In the last two weeks my nice settled world has turned into a puddle of green protoplasm splattered across my window. Not sure why the protoplasm is green. Just feels that way!
Everything was travelling along nicely, the next three years at least clear before me, and which personally brought about a sense of contentment.
In a matter of just days this has all been changed and now even next month is blurry to say the least. And truly I can say blurry is the last thing I wanted, needed, dreamed of…well, you get it.
It is these times I feel challenged more than ever to turn thought and theory into true living practice. To ‘walk the talk’ and as a consequence know truth.
Over the past few months of blogging life I have deeply enjoyed interacting with other bloggers regarding issues dear to my heart. Theology, philosophy, the meaning we give our lives.
I truly don’t think anything excites me more than hearing others ideas in areas inspiring to me, comparing and contrasting them to my own, coming across new insights, discarding those who’ve had their day.
And then…the protoplasm. A side swipe from the left that throws all ones contemplation into stark organic reality.

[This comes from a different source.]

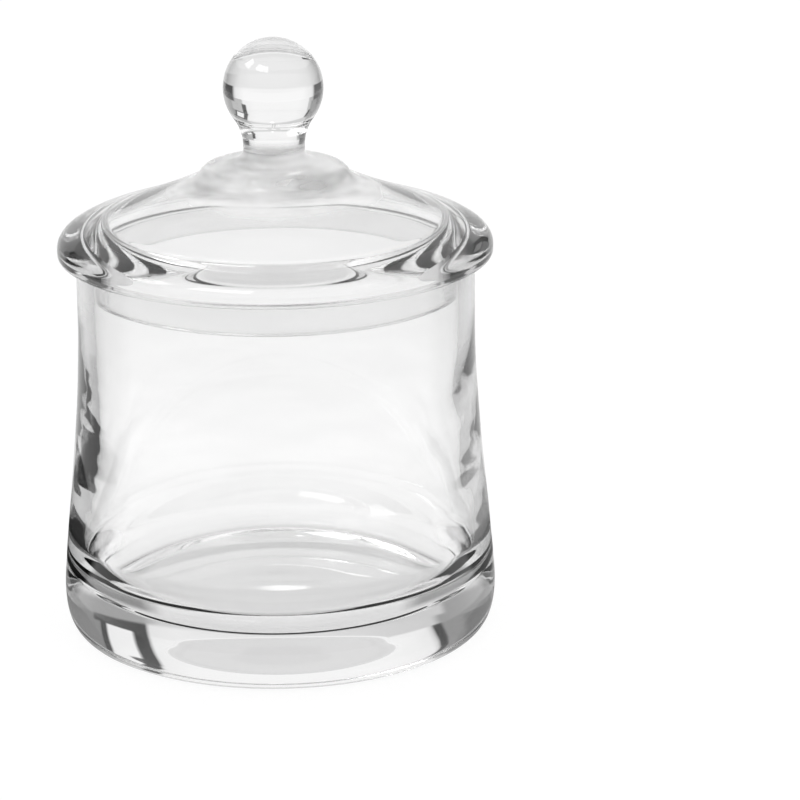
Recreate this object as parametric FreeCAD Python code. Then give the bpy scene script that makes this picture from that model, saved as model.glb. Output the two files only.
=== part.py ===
import FreeCAD, Part
import math
import os

# Clear acrylic jar with a domed lid that rests loose in its mouth, in millimetres.
# The jar stands on Z = 0 and its axis is +Z. Both pieces are bodies of revolution.

# Jar, outside
base_d = 100.0            # widest diameter, low on the body
base_widest_z = 9.9       # height of the widest level
heel_w = 3.5              # radial width of the rounded heel outside the flat foot
neck_d = 90.5             # outside diameter of the straight neck
neck_h = 14.0             # length of the straight neck under the mouth
jar_h = 88.0              # height of the mouth
mouth_round = 1.0         # outer edge of the mouth

# Jar, inside
neck_wall = 3.8           # wall at the neck
body_wall = 5.3           # wall at the level where the floor's round ends
floor_t = 9.0             # thickness of the floor on the axis
floor_round = 13.0        # round between floor and wall
floor_dish = 0.5          # height that the floor rises from the axis to its round
mouth_inner_round = 0.6   # inner edge of the mouth

# Lid
plug_clearance = 0.35     # gap between the plug and the bore of the neck
plug_depth = 8.0          # reach of the plug below the mouth
plug_wall = 2.8           # thickness of the ring-shaped plug
plug_round = 0.8          # lower edges of the plug
rim_overhang = 4.15       # reach of the rim past the neck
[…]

Almost as if the universe is saying …
okay so you’ve had time to think, done the talking. Now let’s see if all this really holds water in this external life…
And suddenly all that feels comfortable is turned asunder.
But I can’t say I haven’t asked for it :).
I have noticed the pattern of how my quest for Understanding goes.
A question forms…I read…I ponder…I make tentative conclusions trying to use my full psyche (from the Greek term that was inclusive of mind/personality/soul and I would add body and that I find preferable to the terms mind or consciousness that have shrunk with rationalism).
Then others appear or I seek them out, who are thinking along similar lines even if their conclusions oppose my own for all add through clarification
But the ultimate test of ‘truth’ in all pondering, from my own to the greats and not so greats of theology, philosophy, mythology, anthropology and sciences always ends up, at least for me, with does this apply to the here and now?
Does it improve and nurture my life and if I share it with others will it improve and nurture theirs? Or does it end up as words on paper/screen in the not so great world of nonsense, mental wanking or at the very least for later maybe (such as communism)?
For indeed it seems if philosophy, theology, psychology is to be of any purpose then they must translate to the real world and at the very least show potential for positive expansion ( as opposed to being used in manipulations such as religion/power or psychology/advertising).
So how do all the latest contemplations apply to the here and now?
Well, my personal protoplasm involves putting my fourteen year old son’s needs, that have suddenly become stark, before my own need of settled home and hearth. This is after three years of external emotional/physical tornadoes in our lives outside of the bounds of my control. And bluntly…I’m getting too old for this crap! 🙂
Yet as I read people’s conversations about emotional mental life; about the existence or no of god; about defining mind and consciousness…
…there sits in me a growing awareness, slow but steady over the past ten years or so, that there truly is a…oh blimey… energy/consciousness?…
…that is available to us and, with the right intent, can be accessed. Not a god that intervenes or judges…not a ‘secret’ that can make anyone a millionaire.
I don’t know yet what exactly it is nor exactly how it works (that’s the purpose of writing the Are you There God ? (https://leesis.wordpress.com/2010/07/25/are-you-there-god/) series for my godson) but it goes something like…
…we can plug into this source, like we do with electricity but in addition, our intentions behind our seeking will affect the outcomes as will our focus or to put it the old way our faith…
…and this intention is not about the old concept of right or wrong, but I think rather about whether our intentions are in harmony with life or not.
…and it relates to faith in a way I feel unable to truly articulate yet nor this sources own consciousness which I think is internal and external to us all.
Sometime ago I committed to testing all this as a particularly intense learning curve showed me with no doubt that despite the very best efforts to the contrary things don’t always go the way you want.
Now retrospect usually shows there is reason for that and that indeed things went exactly the way they should have.
Yet it is habit for us when things go belly up to have some sort of emotional splat about it…ie anxiety, doubts, tears, anger, financial worries etc, depending on the intensity of that which you can’t control. And I cannot lie; I’m feeling somewhat splatty at the moment.
But…if I believe all above to be true then…it must apply externally. As such to feel anxiety, doubt, crossness, is to mistrust, lack faith in, show doubt to this source.
And if the quantum discovery of the observed responding to the observer applies to this source and the macroscopic world then any of my expectations if powered by emotion will find reality.
So I’m gunna tell the negatives to take a hike, be clear on my intentions, trust there may just be…even a part of me…that knows what’s going on and knows it’ll all be good…and put my own best foot forward.
Let’s see if mountains move! :). I’ll keep ya updated.